Begin Source excerpt

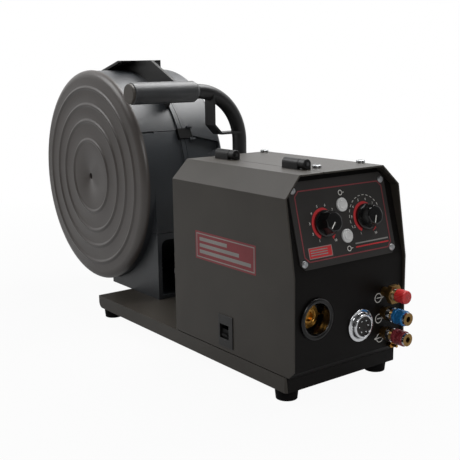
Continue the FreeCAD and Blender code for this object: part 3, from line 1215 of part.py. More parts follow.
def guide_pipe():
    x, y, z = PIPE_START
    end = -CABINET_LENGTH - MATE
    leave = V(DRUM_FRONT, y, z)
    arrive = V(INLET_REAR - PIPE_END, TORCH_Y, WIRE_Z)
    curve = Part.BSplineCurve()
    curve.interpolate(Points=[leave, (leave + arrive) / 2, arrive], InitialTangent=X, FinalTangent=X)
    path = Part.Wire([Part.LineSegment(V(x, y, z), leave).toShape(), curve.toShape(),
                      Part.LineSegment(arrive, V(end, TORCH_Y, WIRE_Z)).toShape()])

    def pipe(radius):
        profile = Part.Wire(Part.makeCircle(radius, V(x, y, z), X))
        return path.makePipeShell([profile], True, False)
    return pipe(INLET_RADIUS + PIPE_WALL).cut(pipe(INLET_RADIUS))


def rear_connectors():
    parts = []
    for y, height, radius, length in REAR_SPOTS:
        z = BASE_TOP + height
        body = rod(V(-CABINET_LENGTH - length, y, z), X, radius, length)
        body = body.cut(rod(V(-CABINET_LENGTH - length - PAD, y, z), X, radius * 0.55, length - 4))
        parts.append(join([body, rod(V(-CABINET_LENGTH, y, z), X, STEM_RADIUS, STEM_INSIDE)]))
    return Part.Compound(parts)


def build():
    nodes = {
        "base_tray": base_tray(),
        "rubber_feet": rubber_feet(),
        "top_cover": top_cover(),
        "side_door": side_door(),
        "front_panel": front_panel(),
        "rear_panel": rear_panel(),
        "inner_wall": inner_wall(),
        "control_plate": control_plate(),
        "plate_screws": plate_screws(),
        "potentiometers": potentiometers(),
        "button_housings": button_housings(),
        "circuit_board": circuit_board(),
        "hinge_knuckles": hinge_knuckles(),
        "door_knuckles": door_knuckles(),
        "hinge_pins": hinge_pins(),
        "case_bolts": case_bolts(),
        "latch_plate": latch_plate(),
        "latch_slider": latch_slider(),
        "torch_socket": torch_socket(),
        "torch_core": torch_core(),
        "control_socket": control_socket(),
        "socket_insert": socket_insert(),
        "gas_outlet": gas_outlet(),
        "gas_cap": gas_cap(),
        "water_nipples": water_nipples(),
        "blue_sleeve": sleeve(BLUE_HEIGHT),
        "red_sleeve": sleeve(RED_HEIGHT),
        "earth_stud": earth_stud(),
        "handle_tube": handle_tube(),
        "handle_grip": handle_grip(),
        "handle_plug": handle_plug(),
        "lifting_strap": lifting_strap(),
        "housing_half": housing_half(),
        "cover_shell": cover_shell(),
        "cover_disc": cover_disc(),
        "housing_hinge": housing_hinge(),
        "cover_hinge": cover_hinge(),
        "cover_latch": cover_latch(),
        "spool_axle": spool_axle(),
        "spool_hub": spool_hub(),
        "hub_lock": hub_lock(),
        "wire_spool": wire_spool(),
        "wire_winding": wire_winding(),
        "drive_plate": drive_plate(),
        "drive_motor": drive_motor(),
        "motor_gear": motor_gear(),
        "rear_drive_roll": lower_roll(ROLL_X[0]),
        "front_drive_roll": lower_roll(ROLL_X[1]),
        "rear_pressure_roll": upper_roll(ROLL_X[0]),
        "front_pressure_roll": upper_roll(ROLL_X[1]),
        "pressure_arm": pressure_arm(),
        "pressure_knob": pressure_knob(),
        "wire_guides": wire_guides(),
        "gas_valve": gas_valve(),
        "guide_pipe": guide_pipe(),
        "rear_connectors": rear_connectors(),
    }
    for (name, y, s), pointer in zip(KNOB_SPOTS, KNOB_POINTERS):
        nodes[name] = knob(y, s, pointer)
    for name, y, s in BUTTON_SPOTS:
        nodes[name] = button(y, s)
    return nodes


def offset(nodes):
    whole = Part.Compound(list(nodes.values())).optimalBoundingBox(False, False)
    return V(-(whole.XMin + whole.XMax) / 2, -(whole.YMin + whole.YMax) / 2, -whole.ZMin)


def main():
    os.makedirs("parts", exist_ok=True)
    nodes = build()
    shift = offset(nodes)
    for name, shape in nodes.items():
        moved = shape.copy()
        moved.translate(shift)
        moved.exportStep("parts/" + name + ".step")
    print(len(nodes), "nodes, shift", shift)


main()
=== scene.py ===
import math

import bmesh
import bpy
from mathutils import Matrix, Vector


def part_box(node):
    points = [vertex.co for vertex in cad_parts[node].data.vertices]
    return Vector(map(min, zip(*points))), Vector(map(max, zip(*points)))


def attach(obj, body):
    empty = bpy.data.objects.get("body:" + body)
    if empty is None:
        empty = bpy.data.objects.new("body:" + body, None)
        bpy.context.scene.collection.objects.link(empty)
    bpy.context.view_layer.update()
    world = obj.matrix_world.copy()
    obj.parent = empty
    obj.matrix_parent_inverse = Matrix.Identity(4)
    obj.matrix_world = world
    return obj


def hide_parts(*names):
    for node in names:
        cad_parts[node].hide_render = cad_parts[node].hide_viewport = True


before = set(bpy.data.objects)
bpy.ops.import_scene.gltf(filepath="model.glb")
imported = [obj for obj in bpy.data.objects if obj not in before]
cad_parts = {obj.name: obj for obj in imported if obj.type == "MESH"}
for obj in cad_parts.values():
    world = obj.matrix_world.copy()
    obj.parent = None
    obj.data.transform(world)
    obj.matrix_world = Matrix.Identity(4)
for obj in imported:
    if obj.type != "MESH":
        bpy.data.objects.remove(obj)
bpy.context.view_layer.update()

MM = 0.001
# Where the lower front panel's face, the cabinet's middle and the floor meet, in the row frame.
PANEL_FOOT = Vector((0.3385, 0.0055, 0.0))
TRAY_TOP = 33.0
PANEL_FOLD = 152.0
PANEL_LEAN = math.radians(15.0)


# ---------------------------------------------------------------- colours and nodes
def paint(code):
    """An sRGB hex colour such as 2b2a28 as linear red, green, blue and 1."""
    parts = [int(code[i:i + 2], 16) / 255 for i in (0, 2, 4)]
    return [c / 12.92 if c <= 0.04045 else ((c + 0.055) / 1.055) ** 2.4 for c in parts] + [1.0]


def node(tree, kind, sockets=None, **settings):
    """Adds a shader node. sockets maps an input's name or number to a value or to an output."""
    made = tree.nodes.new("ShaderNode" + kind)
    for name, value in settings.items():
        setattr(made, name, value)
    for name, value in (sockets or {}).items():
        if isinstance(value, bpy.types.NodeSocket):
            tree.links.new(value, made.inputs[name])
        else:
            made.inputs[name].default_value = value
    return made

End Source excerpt

_Task to complete_
Repeat every line of the material exactly as given.

_Result for this exercise_
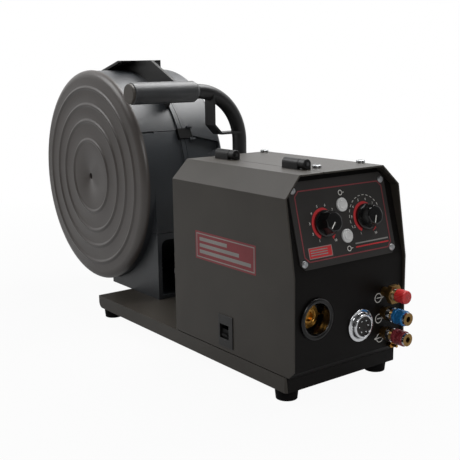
Continue the FreeCAD and Blender code for this object: part 3, from line 1215 of part.py. More parts follow.
def guide_pipe():
    x, y, z = PIPE_START
    end = -CABINET_LENGTH - MATE
    leave = V(DRUM_FRONT, y, z)
    arrive = V(INLET_REAR - PIPE_END, TORCH_Y, WIRE_Z)
    curve = Part.BSplineCurve()
    curve.interpolate(Points=[leave, (leave + arrive) / 2, arrive], InitialTangent=X, FinalTangent=X)
    path = Part.Wire([Part.LineSegment(V(x, y, z), leave).toShape(), curve.toShape(),
                      Part.LineSegment(arrive, V(end, TORCH_Y, WIRE_Z)).toShape()])

    def pipe(radius):
        profile = Part.Wire(Part.makeCircle(radius, V(x, y, z), X))
        return path.makePipeShell([profile], True, False)
    return pipe(INLET_RADIUS + PIPE_WALL).cut(pipe(INLET_RADIUS))


def rear_connectors():
    parts = []
    for y, height, radius, length in REAR_SPOTS:
        z = BASE_TOP + height
        body = rod(V(-CABINET_LENGTH - length, y, z), X, radius, length)
        body = body.cut(rod(V(-CABINET_LENGTH - length - PAD, y, z), X, radius * 0.55, length - 4))
        parts.append(join([body, rod(V(-CABINET_LENGTH, y, z), X, STEM_RADIUS, STEM_INSIDE)]))
    return Part.Compound(parts)


def build():
    nodes = {
        "base_tray": base_tray(),
        "rubber_feet": rubber_feet(),
        "top_cover": top_cover(),
        "side_door": side_door(),
        "front_panel": front_panel(),
        "rear_panel": rear_panel(),
        "inner_wall": inner_wall(),
        "control_plate": control_plate(),
        "plate_screws": plate_screws(),
        "potentiometers": potentiometers(),
        "button_housings": button_housings(),
        "circuit_board": circuit_board(),
        "hinge_knuckles": hinge_knuckles(),
        "door_knuckles": door_knuckles(),
        "hinge_pins": hinge_pins(),
        "case_bolts": case_bolts(),
        "latch_plate": latch_plate(),
        "latch_slider": latch_slider(),
        "torch_socket": torch_socket(),
        "torch_core": torch_core(),
        "control_socket": control_socket(),
        "socket_insert": socket_insert(),
        "gas_outlet": gas_outlet(),
        "gas_cap": gas_cap(),
        "water_nipples": water_nipples(),
        "blue_sleeve": sleeve(BLUE_HEIGHT),
        "red_sleeve": sleeve(RED_HEIGHT),
        "earth_stud": earth_stud(),
        "handle_tube": handle_tube(),
        "handle_grip": handle_grip(),
        "handle_plug": handle_plug(),
        "lifting_strap": lifting_strap(),
        "housing_half": housing_half(),
        "cover_shell": cover_shell(),
        "cover_disc": cover_disc(),
        "housing_hinge": housing_hinge(),
        "cover_hinge": cover_hinge(),
        "cover_latch": cover_latch(),
        "spool_axle": spool_axle(),
        "spool_hub": spool_hub(),
        "hub_lock": hub_lock(),
        "wire_spool": wire_spool(),
        "wire_winding": wire_winding(),
        "drive_plate": drive_plate(),
        "drive_motor": drive_motor(),
        "motor_gear": motor_gear(),
        "rear_drive_roll": lower_roll(ROLL_X[0]),
        "front_drive_roll": lower_roll(ROLL_X[1]),
        "rear_pressure_roll": upper_roll(ROLL_X[0]),
        "front_pressure_roll": upper_roll(ROLL_X[1]),
        "pressure_arm": pressure_arm(),
        "pressure_knob": pressure_knob(),
        "wire_guides": wire_guides(),
        "gas_valve": gas_valve(),
        "guide_pipe": guide_pipe(),
        "rear_connectors": rear_connectors(),
    }
    for (name, y, s), pointer in zip(KNOB_SPOTS, KNOB_POINTERS):
        nodes[name] = knob(y, s, pointer)
    for name, y, s in BUTTON_SPOTS:
        nodes[name] = button(y, s)
    return nodes


def offset(nodes):
    whole = Part.Compound(list(nodes.values())).optimalBoundingBox(False, False)
    return V(-(whole.XMin + whole.XMax) / 2, -(whole.YMin + whole.YMax) / 2, -whole.ZMin)


def main():
    os.makedirs("parts", exist_ok=True)
    nodes = build()
    shift = offset(nodes)
    for name, shape in nodes.items():
        moved = shape.copy()
        moved.translate(shift)
        moved.exportStep("parts/" + name + ".step")
    print(len(nodes), "nodes, shift", shift)


main()
=== scene.py ===
import math

import bmesh
import bpy
from mathutils import Matrix, Vector


def part_box(node):
    points = [vertex.co for vertex in cad_parts[node].data.vertices]
    return Vector(map(min, zip(*points))), Vector(map(max, zip(*points)))


def attach(obj, body):
    empty = bpy.data.objects.get("body:" + body)
    if empty is None:
        empty = bpy.data.objects.new("body:" + body, None)
        bpy.context.scene.collection.objects.link(empty)
    bpy.context.view_layer.update()
    world = obj.matrix_world.copy()
    obj.parent = empty
    obj.matrix_parent_inverse = Matrix.Identity(4)
    obj.matrix_world = world
    return obj


def hide_parts(*names):
    for node in names:
        cad_parts[node].hide_render = cad_parts[node].hide_viewport = True


before = set(bpy.data.objects)
bpy.ops.import_scene.gltf(filepath="model.glb")
imported = [obj for obj in bpy.data.objects if obj not in before]
cad_parts = {obj.name: obj for obj in imported if obj.type == "MESH"}
for obj in cad_parts.values():
    world = obj.matrix_world.copy()
    obj.parent = None
    obj.data.transform(world)
    obj.matrix_world = Matrix.Identity(4)
for obj in imported:
    if obj.type != "MESH":
        bpy.data.objects.remove(obj)
bpy.context.view_layer.update()

MM = 0.001
# Where the lower front panel's face, the cabinet's middle and the floor meet, in the row frame.
PANEL_FOOT = Vector((0.3385, 0.0055, 0.0))
TRAY_TOP = 33.0
PANEL_FOLD = 152.0
PANEL_LEAN = math.radians(15.0)


# ---------------------------------------------------------------- colours and nodes
def paint(code):
    """An sRGB hex colour such as 2b2a28 as linear red, green, blue and 1."""
    parts = [int(code[i:i + 2], 16) / 255 for i in (0, 2, 4)]
    return [c / 12.92 if c <= 0.04045 else ((c + 0.055) / 1.055) ** 2.4 for c in parts] + [1.0]


def node(tree, kind, sockets=None, **settings):
    """Adds a shader node. sockets maps an input's name or number to a value or to an output."""
    made = tree.nodes.new("ShaderNode" + kind)
    for name, value in settings.items():
        setattr(made, name, value)
    for name, value in (sockets or {}).items():
        if isinstance(value, bpy.types.NodeSocket):
            tree.links.new(value, made.inputs[name])
        else:
            made.inputs[name].default_value = value
    return made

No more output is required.